Saturday, July 18, 2009

Pain Medicine

I was thinking about how grateful I am that I live in a time when we have good doctors, medical tests and procedures that can save lives, and that I live in a country where I have access to good medical care. While I was reading Abinidi's words, it occurred to me that I am also lucky to live in a time when we understand so much about the Lord's prescription for spiritual pain.

I have always struggled with forgiveness, and specifically how to forgive people who either don't believe they need forgiveness, or who feel that I shouldn't be hurt by things they have done. I have realized that I still have to learn how to forgive them, even if they don't want to be forgiven, or don't see the need for me to forgive them.
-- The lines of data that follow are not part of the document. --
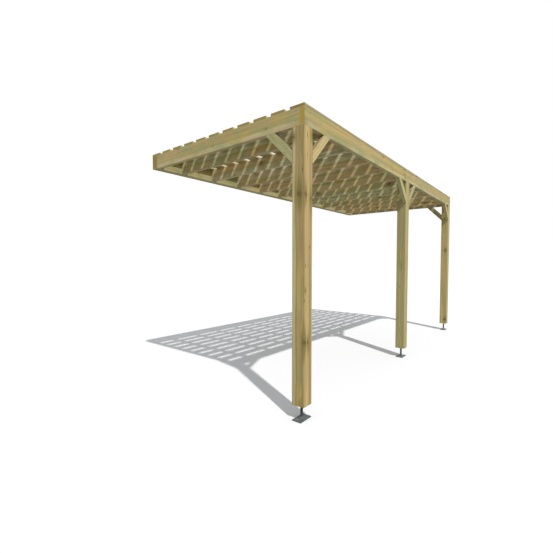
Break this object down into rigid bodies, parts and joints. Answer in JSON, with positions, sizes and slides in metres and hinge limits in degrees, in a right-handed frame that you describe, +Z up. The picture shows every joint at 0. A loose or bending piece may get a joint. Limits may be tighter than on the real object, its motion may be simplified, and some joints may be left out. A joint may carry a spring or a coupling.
{
  "type": "wall-mounted timber pergola",
  "caption": "Lean-to pergola: flat slatted roof on rafters, carried by a doubled wall plate at the back and by square braced posts on steel feet at the front.",
  "frame": {"origin": "centre of the wall plate's back face, which lies against the wall", "axes": "+X along the wall, to the right seen from the front; +Y into the wall; +Z up"},
  "size_m": [5.08, 2.145, 2.575],
  "materials": {
    "beam_timber": "planed, green-tinted pressure-treated softwood",
    "rafter_timber": "planed, green-tinted pressure-treated softwood",
    "slat_timber": "planed, green-tinted pressure-treated softwood",
    "post_timber": "planed, green-tinted pressure-treated softwood",
    "brace_timber": "planed, green-tinted pressure-treated softwood",
    "foot_steel": "dark grey coated steel"
  },
  "bodies": {
    "root": {"front_beam": "beam_timber", "wall_plate": "beam_timber", "back_beam": "beam_timber", "side_beam_left": "beam_timber", "side_beam_right": "beam_timber", "rafter_01": "rafter_timber", "rafter_02": "rafter_timber", "rafter_03": "rafter_timber", "rafter_04": "rafter_timber", "rafter_05": "rafter_timber", "rafter_06": "rafter_timber", "rafter_07": "rafter_timber", "rafter_08": "rafter_timber", "rafter_09": "rafter_timber", "rafter_10": "rafter_timber", "slat_01": "slat_timber", "slat_02": "slat_timber", "slat_03": "slat_timber", "slat_04": "slat_timber", "slat_05": "slat_timber", "slat_06": "slat_timber", "slat_07": "slat_timber", "slat_08": "slat_timber", "slat_09": "slat_timber", "slat_10": "slat_timber", "slat_11": "slat_timber", "post_left": "post_timber", "post_middle": "post_timber", "post_right": "post_timber", "brace_left_side": "brace_timber", "brace_left_front": "brace_timber", "brace_middle_left": "brace_timber", "brace_middle_right": "brace_timber", "brace_right_front": "brace_timber", "brace_right_side": "brace_timber", "foot_plate_left": "foot_steel", "foot_plate_middle": "foot_steel", "foot_plate_right": "foot_steel", "foot_rod_left": "foot_steel", "foot_rod_middle": "foot_steel", "foot_rod_right": "foot_steel"}
  },
  "joints": []
}
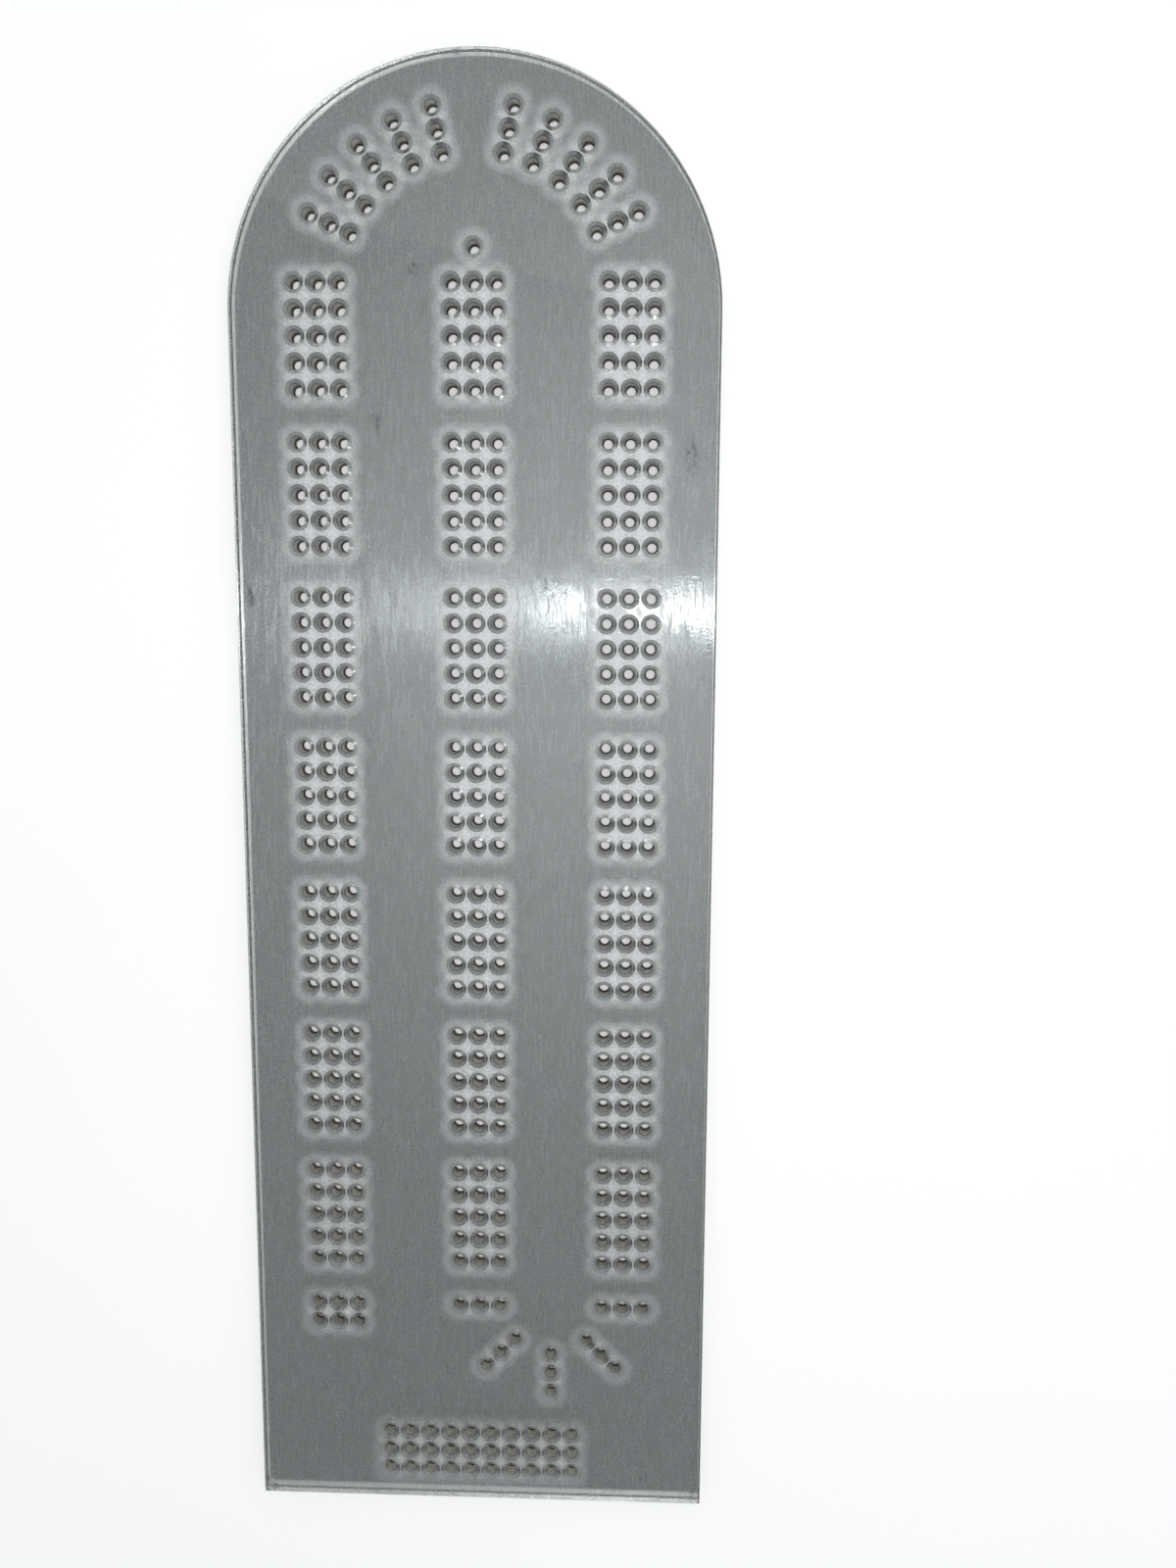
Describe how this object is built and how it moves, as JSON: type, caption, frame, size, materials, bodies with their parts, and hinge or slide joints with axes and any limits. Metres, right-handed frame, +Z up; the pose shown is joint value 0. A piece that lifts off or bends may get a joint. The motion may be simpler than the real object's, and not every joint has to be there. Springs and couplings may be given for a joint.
{
  "type": "cribbage board",
  "caption": "Long flat peg board with a rounded end: a clear, drilled and countersunk face plate bonded on a thin brushed metal back plate.",
  "frame": {"origin": "middle of the underside, on the surface that the board lies on", "axes": "+Y along the board to its rounded end, +Z up out of the clear face, +X across the board to the right of a player at the square end"},
  "size_m": [0.1376, 0.428, 0.0055],
  "materials": {
    "back_plate": "fine straight brush grain along the board, satin, with drilled holes",
    "face_plate": "clear polished acrylic sheet with sawn edges and machined, slightly frosted countersinks"
  },
  "bodies": {
    "root": {"aluminium_back_plate": "back_plate", "acrylic_face_plate": "face_plate"}
  },
  "joints": []
}
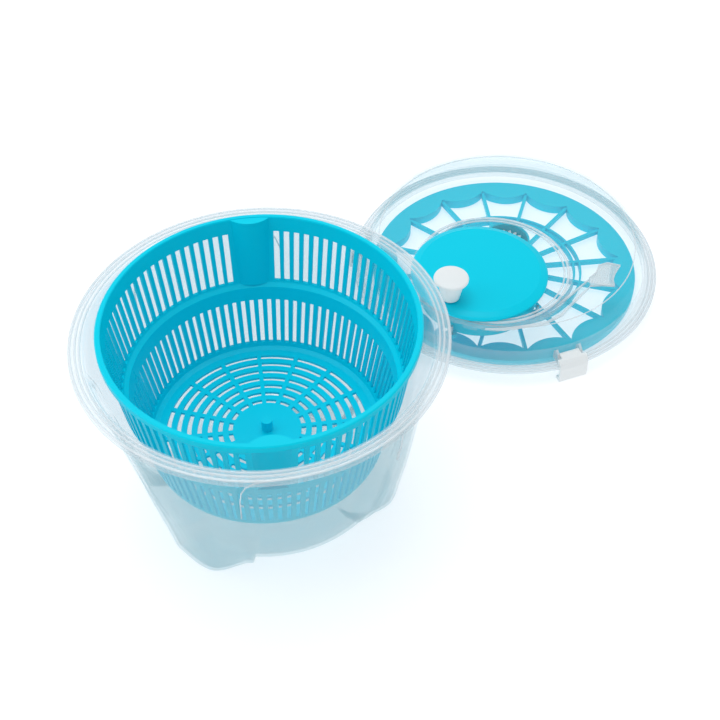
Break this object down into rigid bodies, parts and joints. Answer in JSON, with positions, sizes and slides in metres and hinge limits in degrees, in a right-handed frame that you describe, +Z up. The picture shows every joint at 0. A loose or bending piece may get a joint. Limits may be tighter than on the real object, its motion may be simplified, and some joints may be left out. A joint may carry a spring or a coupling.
{
  "type": "salad spinner",
  "caption": "Salad spinner standing open: clear footed bowl with a slotted blue basket, and beside it the clear lid with its crank disc, gears, drive wheel and hinged clips.",
  "frame": {"origin": "middle of the common footprint of the bowl and the lid, on the table", "axes": "+Z up; the bowl stands towards -X and -Y, the lid lies towards +X and +Y"},
  "size_m": [0.4291, 0.4484, 0.158],
  "materials": {
    "clear_bowl": "clear, slightly milky",
    "clear_lid": "clear, slightly milky",
    "blue_plastic": "gloss turquoise",
    "white_plastic": "satin white",
    "steel": "plain steel"
  },
  "bodies": {
    "bowl": {"bowl": "clear_bowl", "pivot_cone": "clear_bowl", "pivot_pin": "steel"},
    "bush": {"pivot_bush": "white_plastic"},
    "basket": {"basket": "blue_plastic", "basket_hub": "blue_plastic"},
    "lid": {"lid_shell": "clear_lid", "gear_cover": "blue_plastic", "cover_screws": "steel", "clip_pin_front": "steel", "clip_pin_rear": "steel"},
    "crank": {"crank_disc": "blue_plastic", "crank_gear": "white_plastic", "crank_washer": "steel", "crank_screw": "steel", "knob_pin": "steel"},
    "knob": {"knob_grip": "white_plastic", "knob_cap": "white_plastic"},
    "shaft": {"pinion": "white_plastic", "drive_shaft": "steel", "shaft_washer": "steel", "shaft_screw": "steel"},
    "wheel": {"drive_wheel": "blue_plastic"},
    "clip_a": {"clip_front": "white_plastic"},
    "clip_b": {"clip_rear": "white_plastic"}
  },
  "joints": [
    {"name": "basket_lift", "type": "slide", "parent": "bowl", "child": "bush", "axis": [0, 0, 1], "range_m": [0, 0.16]},
    {"name": "basket_spin", "type": "hinge", "parent": "bush", "child": "basket", "pos_m": [-0.09355, -0.1032, 0.053], "axis": [0, 0, 1], "continuous": true},
    {"name": "lid_lift", "type": "slide", "parent": "bowl", "child": "lid", "axis": [0, 0, 1], "range_m": [0, 0.2]},
    {"name": "crank_turn", "type": "hinge", "parent": "lid", "child": "crank", "pos_m": [0.06671, 0.05556, 0.045], "axis": [0, 0, 1], "continuous": true},
    {"name": "knob_spin", "type": "hinge", "parent": "crank", "child": "knob", "pos_m": [0.04149, 0.02464, 0.055], "axis": [0, 0, 1], "continuous": true},
    {"name": "shaft_turn", "type": "hinge", "parent": "lid", "child": "shaft", "pos_m": [0.09305, 0.1027, 0.02], "axis": [0, 0, 1], "continuous": true},
    {"name": "wheel_rise", "type": "slide", "parent": "shaft", "child": "wheel", "axis": [0, 0, 1], "range_m": [0, 0.013]},
    {"name": "clip_front_swing", "type": "hinge", "parent": "lid", "child": "clip_a", "pos_m": [0.13026, -0.00537, 0.017], "axis": [-0.9455, -0.3256, 0], "range_deg": [0, 70]},
    {"name": "clip_rear_swing", "type": "hinge", "parent": "lid", "child": "clip_b", "pos_m": [-0.01915, 0.12451, 0.017], "axis": [0.1908, 0.9816, 0], "range_deg": [0, 70]}
  ],
  "couplings": [
    {"joint": "shaft_turn", "follows": "crank_turn", "ratio": -3}
  ]
}
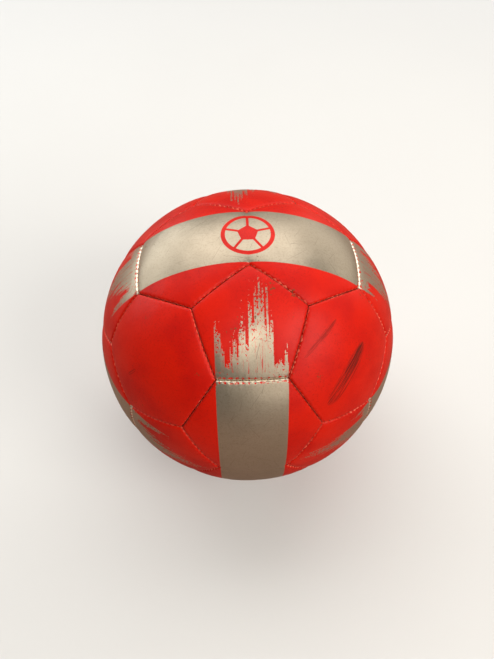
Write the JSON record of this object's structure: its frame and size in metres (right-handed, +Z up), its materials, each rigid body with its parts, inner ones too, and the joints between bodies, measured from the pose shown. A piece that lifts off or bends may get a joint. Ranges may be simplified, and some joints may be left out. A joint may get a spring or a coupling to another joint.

How to do that is not easy, and I am not sure I have it figured out yet, but I am grateful to know that it is possible.

I think that the greatest part of the atonement, which is also the hardest for me to understand on an emotional level, is that Christ can heal all of our emotional wounds, and take the pain away. When Alma and Amulek where forced to watch the believers and their families being burned, he knew that they would be received into heaven, but I am sure that there was great emotional pain that could have come from being forced to watch those events, if they hadn't had the knowledge of the gospel and the healing that comes from the atonement.

While many of the events in my life have been emotionally painful, I know that I have access to the same promises that Alma, Amulek and Abinidi had. I know that Christ has written the prescription, and it is only up to me to fill it, and partake of its healing. I know that to fill the prescription I must be willing to give away all my sins, and offer a broken heart and contrite spirit as payment.